I feel safe in saying that most urban gardeners love their backyards and are proud of how they have utilized a small space to get so much fresh, healthy food and enjoyment! Most gardeners’ backyards also paint a beautiful picture - happy chickens, vegetable, flower, and herb gardens, a clothesline, worm and traditional composting and very little lawn. Their backyards provide beauty, food, calm, entertainment, and stress relief.
But what sets the gardens on the WCG Urban Garden & Farm Tour aside from most other gardens are the inspirational, hidden gems, and innovative talents our hosts possess, and the Urban Garden and Farm Tour allows you those rare voyeur opportunities to snoop in your neighbors backyard. Our 2014 tour certainly out-did itself this year. For example, one host on the tour grows the usual suspects- chickens, bugs, dogs, cats, kids, vegetables, berries, flowers, herbs, trees, friendships and much more.

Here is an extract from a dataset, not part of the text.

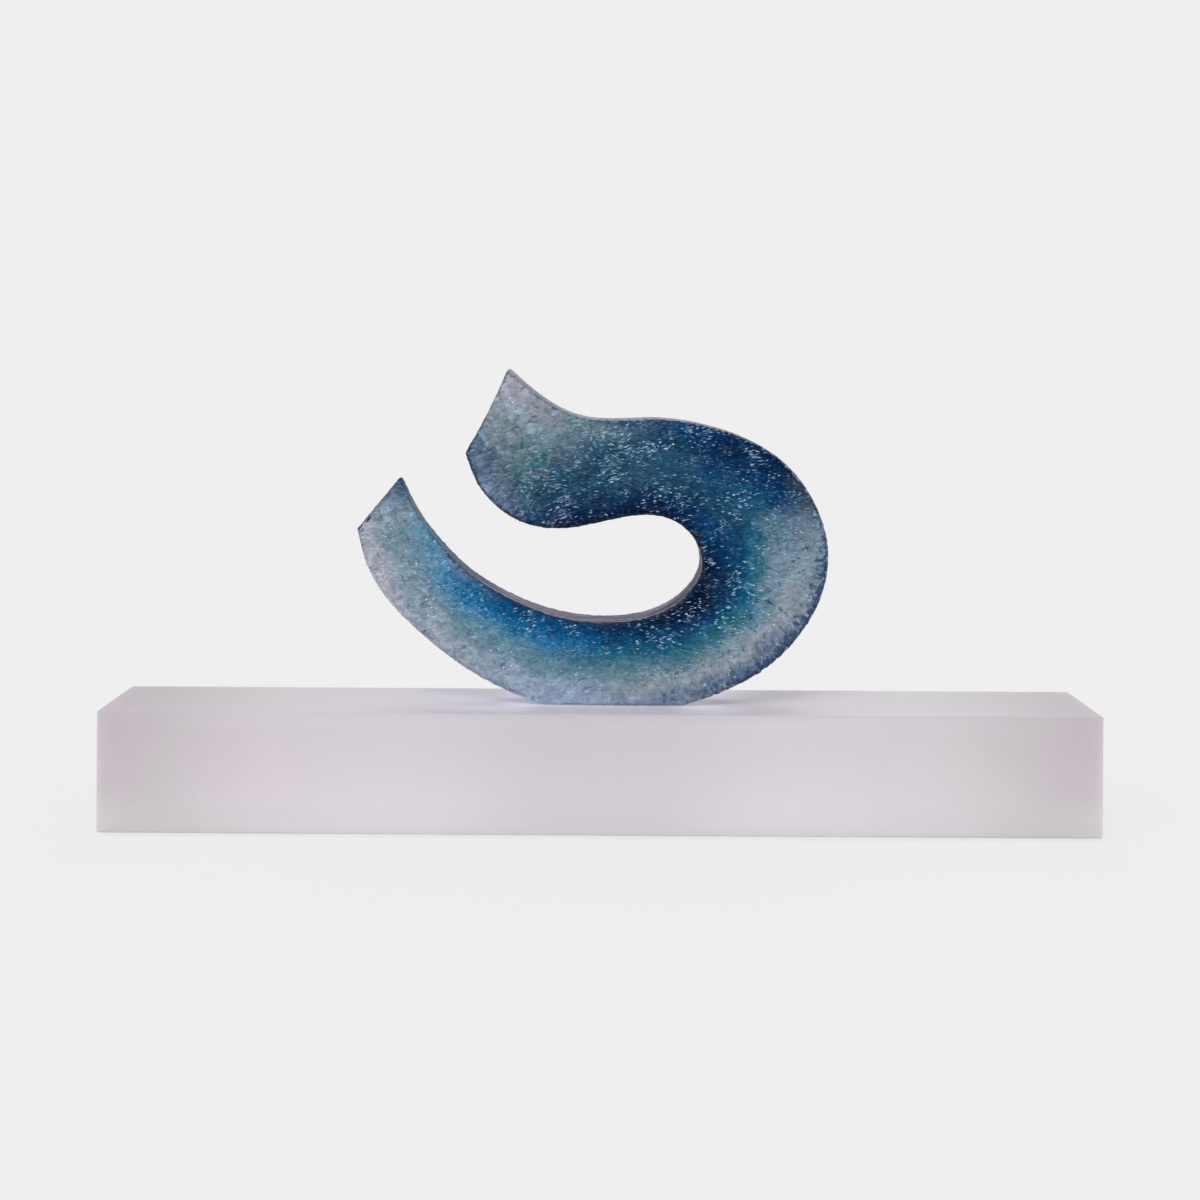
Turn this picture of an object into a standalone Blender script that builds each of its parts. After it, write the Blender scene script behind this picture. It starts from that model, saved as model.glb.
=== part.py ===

They have a well-shaded lot, so they have taken advantage of the few sunny places in their yard to grow vegetables. Several tomato plants are interspersed with a perennial flowerbed in the front yard, and a box bed in the back yard captures a small window of sunlight. They cook wonderful meals with locally produced ingredients, and any extra they preserve. But the hidden gem in this back yard is the recently remodeled shed turned artist studio/playhouse using cedar reclaimed from an old fence, and a display of colored cloth dyed using natural plant pigments. (PS, if you want to learn how to use plants to dye clothes, join us for our Dyeing with Plants workshop August 9th.)
And then there are the farms changing lives within our community. On 1.5 acres of restored urban land on the Westside of the City, Real Food Rising grows thousands of pounds of food each year. The produce is then donated to local hunger relief organizations or sold at an on-site farm stand for a reduced rate to clients of Neighborhood House and the surrounding community. New Roots seeks to build a healthier community through the development of small-scale urban farms and community gardens while increasing food access for refugees in Salt Lake City. This New Roots farm supplies the produce for their farm stand, which last year provided over 100 households with healthy, organic produce grown by refugee farmers.
Both programs engage, empower, and enable its participants to begin understand their role in our local community while learning job-readiness skills, the power of community service, how to grow their own food, and to be anti-hunger leaders.
I share this with you because Wasatch Community Gardens is a nonprofit organization that serves residents along the Wasatch Front, and we are committed to building community and providing opportunities to learn and grow through gardening. Urban Garden and Farm Week, which this year included a documentary, a chicken-keeping workshop, and the tour, is a way for our community to gather energy, raise awareness, and share ideas about urban gardening in the Salt Lake Valley.
We hope that the tour inspired you to take what you’ve seen here and create a growing space of your own, and empower people of all ages and incomes to grow and eat healthy, organic, local food.
We are especially grateful to our friends who sponsored the Tour, and to our awesome hosts, without whom we could not have this event. Thanks and happy gardening!